JOB
Lift every line from the entries that includes the word "import".

____ DATA SHOWN

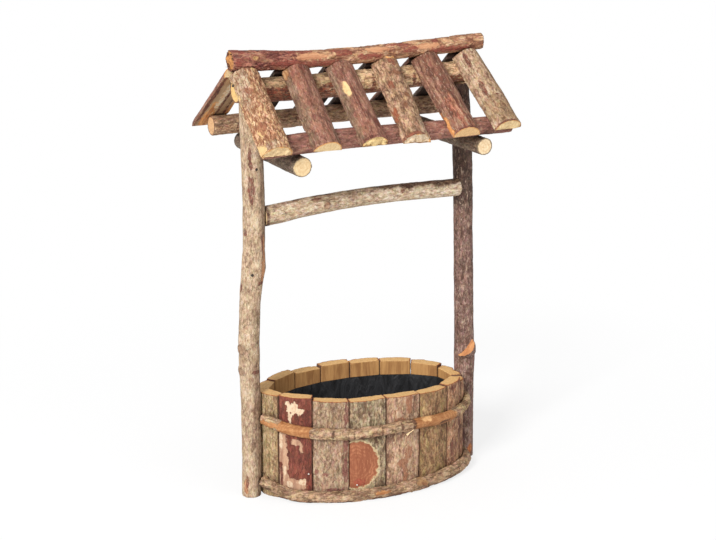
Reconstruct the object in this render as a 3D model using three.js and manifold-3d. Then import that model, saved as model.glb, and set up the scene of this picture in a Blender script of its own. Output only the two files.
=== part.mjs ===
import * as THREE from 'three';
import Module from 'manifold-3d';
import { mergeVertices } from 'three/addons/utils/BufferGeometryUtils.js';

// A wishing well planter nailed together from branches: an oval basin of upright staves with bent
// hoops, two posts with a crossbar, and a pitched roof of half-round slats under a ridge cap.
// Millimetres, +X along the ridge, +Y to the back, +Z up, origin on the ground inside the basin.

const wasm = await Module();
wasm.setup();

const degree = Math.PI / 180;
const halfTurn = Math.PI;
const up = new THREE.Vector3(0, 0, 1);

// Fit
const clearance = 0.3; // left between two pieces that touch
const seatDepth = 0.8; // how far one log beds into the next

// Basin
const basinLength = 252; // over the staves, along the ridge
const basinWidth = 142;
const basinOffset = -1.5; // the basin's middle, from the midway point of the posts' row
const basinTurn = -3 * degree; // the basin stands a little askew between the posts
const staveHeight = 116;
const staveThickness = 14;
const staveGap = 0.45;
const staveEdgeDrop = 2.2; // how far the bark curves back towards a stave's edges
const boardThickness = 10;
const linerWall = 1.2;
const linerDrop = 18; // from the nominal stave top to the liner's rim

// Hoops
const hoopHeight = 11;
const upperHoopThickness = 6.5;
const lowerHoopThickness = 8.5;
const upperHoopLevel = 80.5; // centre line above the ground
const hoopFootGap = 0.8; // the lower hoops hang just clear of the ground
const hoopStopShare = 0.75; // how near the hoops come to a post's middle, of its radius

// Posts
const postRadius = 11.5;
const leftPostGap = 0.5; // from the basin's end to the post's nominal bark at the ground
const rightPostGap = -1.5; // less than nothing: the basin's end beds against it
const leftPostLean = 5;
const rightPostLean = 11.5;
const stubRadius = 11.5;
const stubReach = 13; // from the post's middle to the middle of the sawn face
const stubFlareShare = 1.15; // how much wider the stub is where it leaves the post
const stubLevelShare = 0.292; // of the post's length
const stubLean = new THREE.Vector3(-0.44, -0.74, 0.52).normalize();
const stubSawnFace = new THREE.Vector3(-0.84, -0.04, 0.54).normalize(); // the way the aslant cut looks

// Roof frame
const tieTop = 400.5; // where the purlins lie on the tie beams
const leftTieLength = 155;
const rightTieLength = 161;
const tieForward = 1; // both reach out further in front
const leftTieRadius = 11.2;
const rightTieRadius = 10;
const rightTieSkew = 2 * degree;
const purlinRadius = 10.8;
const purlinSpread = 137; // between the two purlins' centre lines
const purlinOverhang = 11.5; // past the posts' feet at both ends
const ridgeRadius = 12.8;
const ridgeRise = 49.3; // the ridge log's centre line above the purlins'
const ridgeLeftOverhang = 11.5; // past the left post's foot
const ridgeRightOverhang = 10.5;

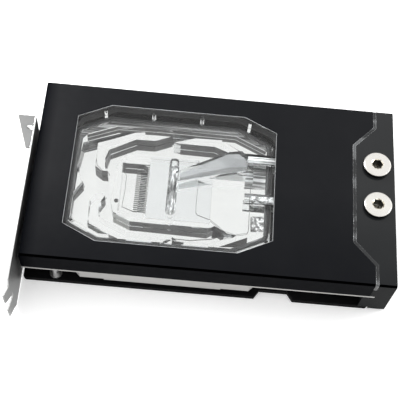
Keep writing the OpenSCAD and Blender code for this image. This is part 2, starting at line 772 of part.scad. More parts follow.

________

WORKED ANSWER
Reconstruct the object in this render as a 3D model using three.js and manifold-3d. Then import that model, saved as model.glb, and set up the scene of this picture in a Blender script of its own. Output only the two files.
import * as THREE from 'three';
import Module from 'manifold-3d';
import { mergeVertices } from 'three/addons/utils/BufferGeometryUtils.js';